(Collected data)
________________________
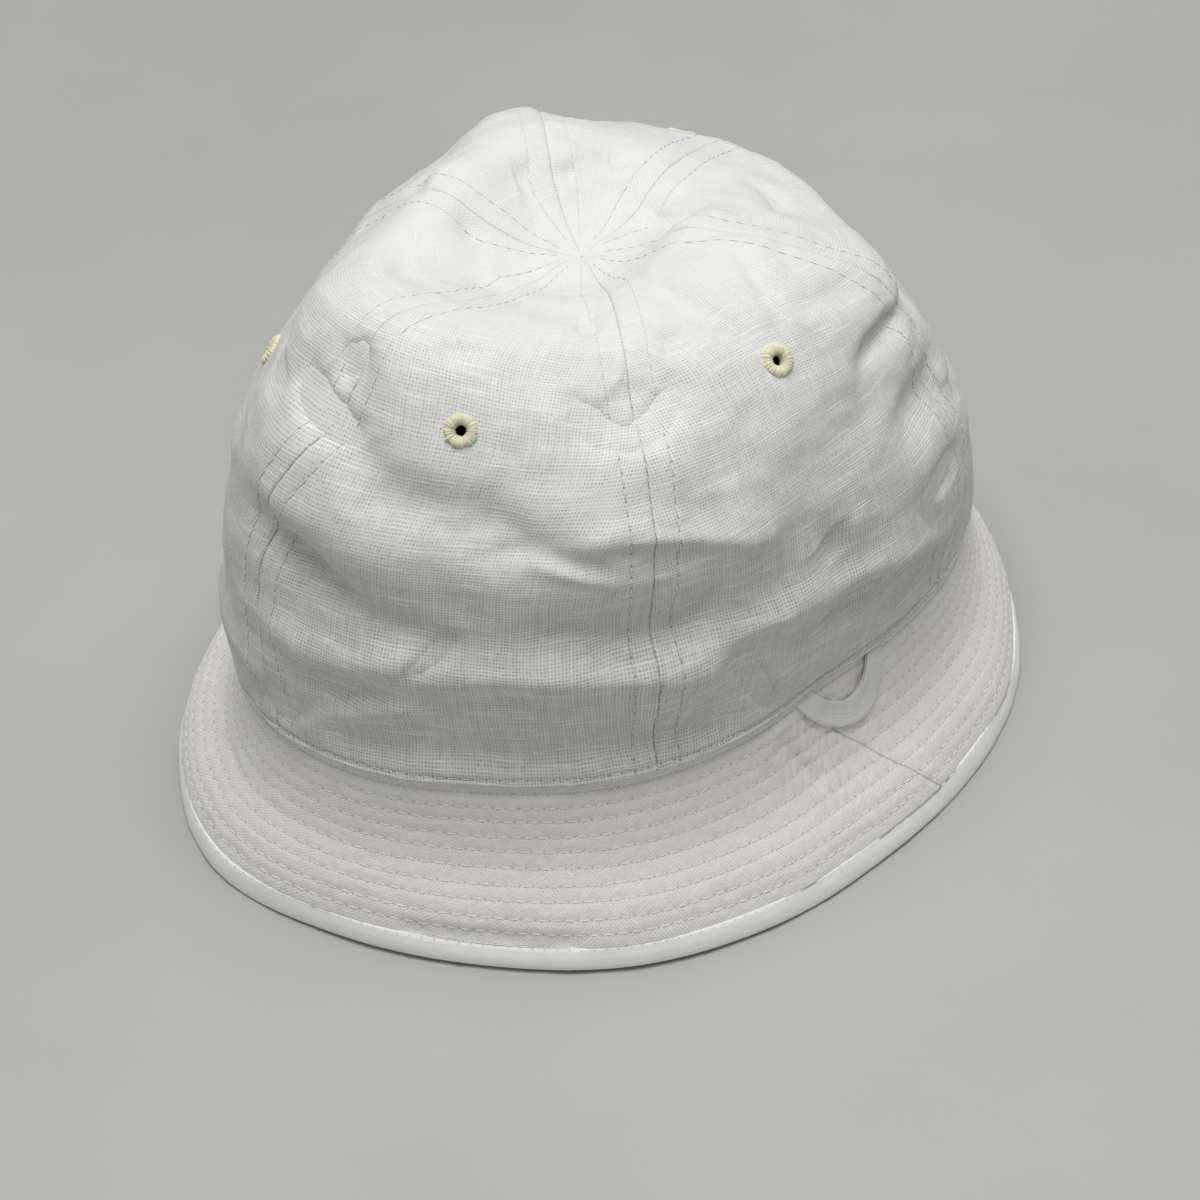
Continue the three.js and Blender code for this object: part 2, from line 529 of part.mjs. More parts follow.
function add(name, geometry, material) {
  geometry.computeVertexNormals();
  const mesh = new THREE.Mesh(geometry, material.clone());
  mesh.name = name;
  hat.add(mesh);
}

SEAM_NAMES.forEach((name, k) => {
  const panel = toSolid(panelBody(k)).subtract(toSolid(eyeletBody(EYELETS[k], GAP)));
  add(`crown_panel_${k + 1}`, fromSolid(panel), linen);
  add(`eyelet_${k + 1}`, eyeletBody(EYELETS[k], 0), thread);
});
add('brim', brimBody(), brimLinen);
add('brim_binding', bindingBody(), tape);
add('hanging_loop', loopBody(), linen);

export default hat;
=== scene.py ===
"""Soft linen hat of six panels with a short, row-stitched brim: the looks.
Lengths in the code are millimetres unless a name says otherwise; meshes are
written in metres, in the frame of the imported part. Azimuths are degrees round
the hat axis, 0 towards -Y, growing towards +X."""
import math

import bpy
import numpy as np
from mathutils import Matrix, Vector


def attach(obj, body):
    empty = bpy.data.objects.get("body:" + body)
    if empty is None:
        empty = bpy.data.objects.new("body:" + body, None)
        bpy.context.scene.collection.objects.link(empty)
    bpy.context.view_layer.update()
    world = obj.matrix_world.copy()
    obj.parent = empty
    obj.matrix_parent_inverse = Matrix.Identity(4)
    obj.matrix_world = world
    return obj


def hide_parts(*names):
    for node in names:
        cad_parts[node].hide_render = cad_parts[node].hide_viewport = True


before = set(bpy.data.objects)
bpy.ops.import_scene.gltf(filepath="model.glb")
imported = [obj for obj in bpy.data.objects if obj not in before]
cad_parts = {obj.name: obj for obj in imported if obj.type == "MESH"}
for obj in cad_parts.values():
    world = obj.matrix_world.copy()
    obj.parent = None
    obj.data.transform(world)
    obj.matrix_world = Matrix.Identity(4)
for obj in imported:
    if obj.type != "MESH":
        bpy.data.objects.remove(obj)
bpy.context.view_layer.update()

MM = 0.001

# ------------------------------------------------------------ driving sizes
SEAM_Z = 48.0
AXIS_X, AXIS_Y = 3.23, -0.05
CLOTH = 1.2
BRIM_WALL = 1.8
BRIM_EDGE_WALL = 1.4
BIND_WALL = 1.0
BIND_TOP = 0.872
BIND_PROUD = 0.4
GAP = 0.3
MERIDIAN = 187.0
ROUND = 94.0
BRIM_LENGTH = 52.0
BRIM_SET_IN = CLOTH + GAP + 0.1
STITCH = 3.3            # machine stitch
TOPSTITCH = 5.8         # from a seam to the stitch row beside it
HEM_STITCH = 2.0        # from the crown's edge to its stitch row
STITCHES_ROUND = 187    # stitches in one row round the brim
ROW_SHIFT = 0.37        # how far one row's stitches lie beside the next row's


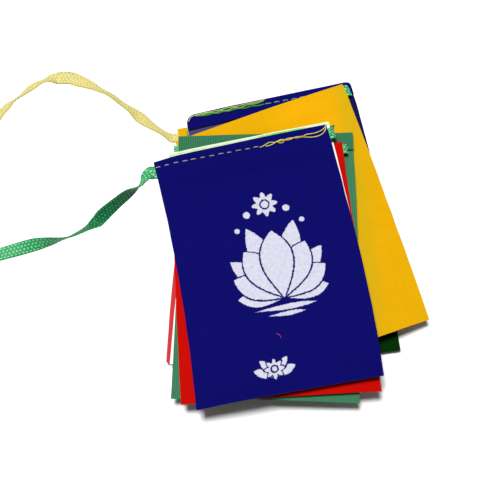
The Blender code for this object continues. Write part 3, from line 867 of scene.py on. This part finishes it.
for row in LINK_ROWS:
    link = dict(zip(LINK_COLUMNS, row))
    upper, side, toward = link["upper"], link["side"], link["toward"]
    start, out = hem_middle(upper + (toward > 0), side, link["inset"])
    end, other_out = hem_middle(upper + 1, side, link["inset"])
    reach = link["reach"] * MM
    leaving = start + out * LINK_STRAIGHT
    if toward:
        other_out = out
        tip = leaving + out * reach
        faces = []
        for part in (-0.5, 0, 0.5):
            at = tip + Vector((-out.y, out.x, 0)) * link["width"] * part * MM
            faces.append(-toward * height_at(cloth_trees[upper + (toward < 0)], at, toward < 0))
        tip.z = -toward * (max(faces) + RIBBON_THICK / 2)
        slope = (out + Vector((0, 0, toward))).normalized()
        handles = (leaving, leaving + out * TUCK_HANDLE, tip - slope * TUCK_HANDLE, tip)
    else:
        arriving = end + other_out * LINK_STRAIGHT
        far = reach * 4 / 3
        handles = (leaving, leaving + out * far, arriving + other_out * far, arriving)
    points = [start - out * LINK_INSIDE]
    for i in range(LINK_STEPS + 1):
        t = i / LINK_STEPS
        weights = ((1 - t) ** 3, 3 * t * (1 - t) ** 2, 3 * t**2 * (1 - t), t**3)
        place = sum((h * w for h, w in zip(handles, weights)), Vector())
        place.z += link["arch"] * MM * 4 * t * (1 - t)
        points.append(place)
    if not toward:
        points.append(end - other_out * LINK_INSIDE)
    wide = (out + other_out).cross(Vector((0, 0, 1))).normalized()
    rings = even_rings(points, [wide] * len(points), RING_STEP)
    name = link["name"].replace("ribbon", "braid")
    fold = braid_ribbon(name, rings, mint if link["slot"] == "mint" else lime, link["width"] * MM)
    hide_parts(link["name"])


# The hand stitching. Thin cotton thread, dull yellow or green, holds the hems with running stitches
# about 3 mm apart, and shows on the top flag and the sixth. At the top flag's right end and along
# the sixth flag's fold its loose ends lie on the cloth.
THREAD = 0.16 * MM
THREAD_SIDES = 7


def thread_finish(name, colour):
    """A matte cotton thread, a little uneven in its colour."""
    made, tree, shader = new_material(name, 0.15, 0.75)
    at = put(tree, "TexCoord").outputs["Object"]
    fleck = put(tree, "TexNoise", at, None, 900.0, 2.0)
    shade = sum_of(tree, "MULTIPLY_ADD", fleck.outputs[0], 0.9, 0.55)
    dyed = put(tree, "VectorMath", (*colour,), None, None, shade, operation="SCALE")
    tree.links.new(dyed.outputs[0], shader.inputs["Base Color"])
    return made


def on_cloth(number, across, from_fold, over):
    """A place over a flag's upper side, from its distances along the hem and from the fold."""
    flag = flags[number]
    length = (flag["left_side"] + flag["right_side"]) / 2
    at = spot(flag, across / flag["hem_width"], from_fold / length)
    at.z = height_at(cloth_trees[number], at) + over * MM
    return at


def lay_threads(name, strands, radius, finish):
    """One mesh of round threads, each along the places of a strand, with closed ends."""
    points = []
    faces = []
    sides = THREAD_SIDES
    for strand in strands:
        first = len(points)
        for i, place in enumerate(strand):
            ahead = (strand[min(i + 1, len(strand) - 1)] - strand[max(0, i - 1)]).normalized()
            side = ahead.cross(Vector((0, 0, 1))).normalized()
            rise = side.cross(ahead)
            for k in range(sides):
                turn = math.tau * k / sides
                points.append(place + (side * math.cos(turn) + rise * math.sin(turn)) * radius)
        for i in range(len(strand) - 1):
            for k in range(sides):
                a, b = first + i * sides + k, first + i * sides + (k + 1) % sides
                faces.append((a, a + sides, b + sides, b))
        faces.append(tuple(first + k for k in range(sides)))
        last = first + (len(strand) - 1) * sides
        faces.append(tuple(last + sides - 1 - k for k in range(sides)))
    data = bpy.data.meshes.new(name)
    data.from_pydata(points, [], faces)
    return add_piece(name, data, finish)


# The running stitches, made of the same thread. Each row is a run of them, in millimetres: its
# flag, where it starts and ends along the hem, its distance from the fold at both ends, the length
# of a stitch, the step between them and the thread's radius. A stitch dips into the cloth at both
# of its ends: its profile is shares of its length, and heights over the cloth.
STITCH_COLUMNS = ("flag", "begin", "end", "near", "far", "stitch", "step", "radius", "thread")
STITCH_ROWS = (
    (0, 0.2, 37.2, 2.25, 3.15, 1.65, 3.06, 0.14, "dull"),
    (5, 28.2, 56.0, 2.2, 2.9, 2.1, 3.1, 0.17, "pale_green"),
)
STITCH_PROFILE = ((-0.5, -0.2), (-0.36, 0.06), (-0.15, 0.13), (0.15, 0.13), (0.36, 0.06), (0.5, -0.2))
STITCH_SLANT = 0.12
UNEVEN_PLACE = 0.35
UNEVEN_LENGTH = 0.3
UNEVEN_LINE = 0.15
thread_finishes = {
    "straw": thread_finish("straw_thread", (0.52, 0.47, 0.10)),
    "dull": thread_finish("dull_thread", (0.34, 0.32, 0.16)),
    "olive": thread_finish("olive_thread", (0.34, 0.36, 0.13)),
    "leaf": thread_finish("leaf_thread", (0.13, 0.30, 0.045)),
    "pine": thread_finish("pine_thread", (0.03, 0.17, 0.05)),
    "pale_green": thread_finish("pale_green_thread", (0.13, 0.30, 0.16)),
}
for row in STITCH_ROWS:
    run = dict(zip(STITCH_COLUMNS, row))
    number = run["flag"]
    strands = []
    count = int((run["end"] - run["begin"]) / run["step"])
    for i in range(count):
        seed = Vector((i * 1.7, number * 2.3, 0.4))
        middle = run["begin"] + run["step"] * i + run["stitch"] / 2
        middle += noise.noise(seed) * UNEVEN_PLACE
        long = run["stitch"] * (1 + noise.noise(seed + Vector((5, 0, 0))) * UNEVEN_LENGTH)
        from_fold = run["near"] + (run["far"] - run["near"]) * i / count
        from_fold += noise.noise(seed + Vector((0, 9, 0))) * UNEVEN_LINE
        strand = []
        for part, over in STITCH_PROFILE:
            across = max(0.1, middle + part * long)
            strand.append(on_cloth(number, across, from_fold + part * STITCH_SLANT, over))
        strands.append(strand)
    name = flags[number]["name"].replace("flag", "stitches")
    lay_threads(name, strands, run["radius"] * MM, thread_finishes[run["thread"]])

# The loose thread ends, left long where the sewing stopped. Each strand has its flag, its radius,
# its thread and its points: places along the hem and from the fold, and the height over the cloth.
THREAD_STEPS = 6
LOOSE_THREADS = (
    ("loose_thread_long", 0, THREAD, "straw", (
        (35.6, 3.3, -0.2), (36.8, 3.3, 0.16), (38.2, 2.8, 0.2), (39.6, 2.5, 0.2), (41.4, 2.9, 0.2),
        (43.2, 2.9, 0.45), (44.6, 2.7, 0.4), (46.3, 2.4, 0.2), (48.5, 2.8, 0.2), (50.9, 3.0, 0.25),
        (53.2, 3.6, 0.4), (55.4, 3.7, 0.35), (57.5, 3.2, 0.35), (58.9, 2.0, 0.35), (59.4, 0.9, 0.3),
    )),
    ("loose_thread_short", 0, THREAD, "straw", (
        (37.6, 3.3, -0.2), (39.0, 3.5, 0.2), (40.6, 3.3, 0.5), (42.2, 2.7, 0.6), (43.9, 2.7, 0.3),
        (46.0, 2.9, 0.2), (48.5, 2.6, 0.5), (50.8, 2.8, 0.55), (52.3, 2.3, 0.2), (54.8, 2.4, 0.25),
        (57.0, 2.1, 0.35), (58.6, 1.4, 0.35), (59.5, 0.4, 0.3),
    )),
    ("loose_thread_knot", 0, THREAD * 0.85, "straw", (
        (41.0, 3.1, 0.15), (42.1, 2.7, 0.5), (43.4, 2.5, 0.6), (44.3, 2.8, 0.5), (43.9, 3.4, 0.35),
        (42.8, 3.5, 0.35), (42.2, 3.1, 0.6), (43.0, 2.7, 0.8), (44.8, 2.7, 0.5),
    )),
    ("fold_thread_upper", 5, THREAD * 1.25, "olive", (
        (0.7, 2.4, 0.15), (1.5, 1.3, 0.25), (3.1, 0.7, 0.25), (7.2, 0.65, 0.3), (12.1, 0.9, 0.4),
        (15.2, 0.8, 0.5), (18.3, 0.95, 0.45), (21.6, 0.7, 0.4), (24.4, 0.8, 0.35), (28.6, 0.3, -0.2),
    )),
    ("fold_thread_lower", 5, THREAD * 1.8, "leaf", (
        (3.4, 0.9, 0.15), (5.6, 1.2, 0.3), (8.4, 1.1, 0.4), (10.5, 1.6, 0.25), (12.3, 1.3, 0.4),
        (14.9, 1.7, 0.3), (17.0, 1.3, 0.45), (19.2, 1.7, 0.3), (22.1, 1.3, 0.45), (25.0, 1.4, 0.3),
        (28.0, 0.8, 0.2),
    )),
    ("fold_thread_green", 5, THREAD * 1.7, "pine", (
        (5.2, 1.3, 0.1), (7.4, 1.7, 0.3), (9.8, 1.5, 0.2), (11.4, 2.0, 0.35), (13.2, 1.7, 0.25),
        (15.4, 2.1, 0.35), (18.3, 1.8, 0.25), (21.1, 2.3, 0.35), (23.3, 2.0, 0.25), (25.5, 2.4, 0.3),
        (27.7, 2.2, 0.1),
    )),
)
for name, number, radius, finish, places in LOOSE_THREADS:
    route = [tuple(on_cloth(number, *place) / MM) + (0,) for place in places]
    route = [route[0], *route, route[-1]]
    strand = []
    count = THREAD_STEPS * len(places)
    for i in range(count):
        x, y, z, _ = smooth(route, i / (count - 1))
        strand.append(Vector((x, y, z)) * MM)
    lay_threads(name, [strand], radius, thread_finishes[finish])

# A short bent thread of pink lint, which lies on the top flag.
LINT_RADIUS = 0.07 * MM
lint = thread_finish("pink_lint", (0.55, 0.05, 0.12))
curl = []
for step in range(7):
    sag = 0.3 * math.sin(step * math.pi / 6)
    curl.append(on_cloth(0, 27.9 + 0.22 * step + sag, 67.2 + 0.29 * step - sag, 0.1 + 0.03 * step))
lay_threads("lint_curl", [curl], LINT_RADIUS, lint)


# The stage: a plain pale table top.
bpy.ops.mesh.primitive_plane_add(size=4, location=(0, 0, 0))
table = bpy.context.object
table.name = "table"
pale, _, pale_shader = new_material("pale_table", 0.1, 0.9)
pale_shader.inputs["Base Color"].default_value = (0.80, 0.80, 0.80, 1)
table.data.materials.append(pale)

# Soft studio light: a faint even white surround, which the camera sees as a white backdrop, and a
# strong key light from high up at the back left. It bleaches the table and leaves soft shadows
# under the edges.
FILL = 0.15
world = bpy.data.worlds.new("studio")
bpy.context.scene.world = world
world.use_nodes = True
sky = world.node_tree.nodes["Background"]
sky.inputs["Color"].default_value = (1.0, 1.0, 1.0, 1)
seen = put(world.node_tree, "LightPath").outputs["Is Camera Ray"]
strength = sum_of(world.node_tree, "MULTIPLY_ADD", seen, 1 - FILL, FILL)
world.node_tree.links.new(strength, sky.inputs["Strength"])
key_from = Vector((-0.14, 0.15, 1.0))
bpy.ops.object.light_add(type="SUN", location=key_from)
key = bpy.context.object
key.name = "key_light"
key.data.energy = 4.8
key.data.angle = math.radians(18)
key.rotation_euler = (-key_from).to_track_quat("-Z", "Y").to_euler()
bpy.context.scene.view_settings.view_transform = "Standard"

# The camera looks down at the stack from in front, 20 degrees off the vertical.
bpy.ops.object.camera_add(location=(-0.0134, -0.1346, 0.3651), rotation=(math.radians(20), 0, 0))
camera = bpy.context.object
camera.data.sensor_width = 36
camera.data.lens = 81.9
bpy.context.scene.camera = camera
________________________
| WORK REQUIRED |
Return exactly, and only, the lines from the one containing "SEAM_NAMES.forEach((name, k) =>" down to the one containing "if empty is", with both of those lines included.

| EXERCISE RESPONSE |
SEAM_NAMES.forEach((name, k) => {
  const panel = toSolid(panelBody(k)).subtract(toSolid(eyeletBody(EYELETS[k], GAP)));
  add(`crown_panel_${k + 1}`, fromSolid(panel), linen);
  add(`eyelet_${k + 1}`, eyeletBody(EYELETS[k], 0), thread);
});
add('brim', brimBody(), brimLinen);
add('brim_binding', bindingBody(), tape);
add('hanging_loop', loopBody(), linen);

export default hat;
=== scene.py ===
"""Soft linen hat of six panels with a short, row-stitched brim: the looks.
Lengths in the code are millimetres unless a name says otherwise; meshes are
written in metres, in the frame of the imported part. Azimuths are degrees round
the hat axis, 0 towards -Y, growing towards +X."""
import math

import bpy
import numpy as np
from mathutils import Matrix, Vector


def attach(obj, body):
    empty = bpy.data.objects.get("body:" + body)
    if empty is None:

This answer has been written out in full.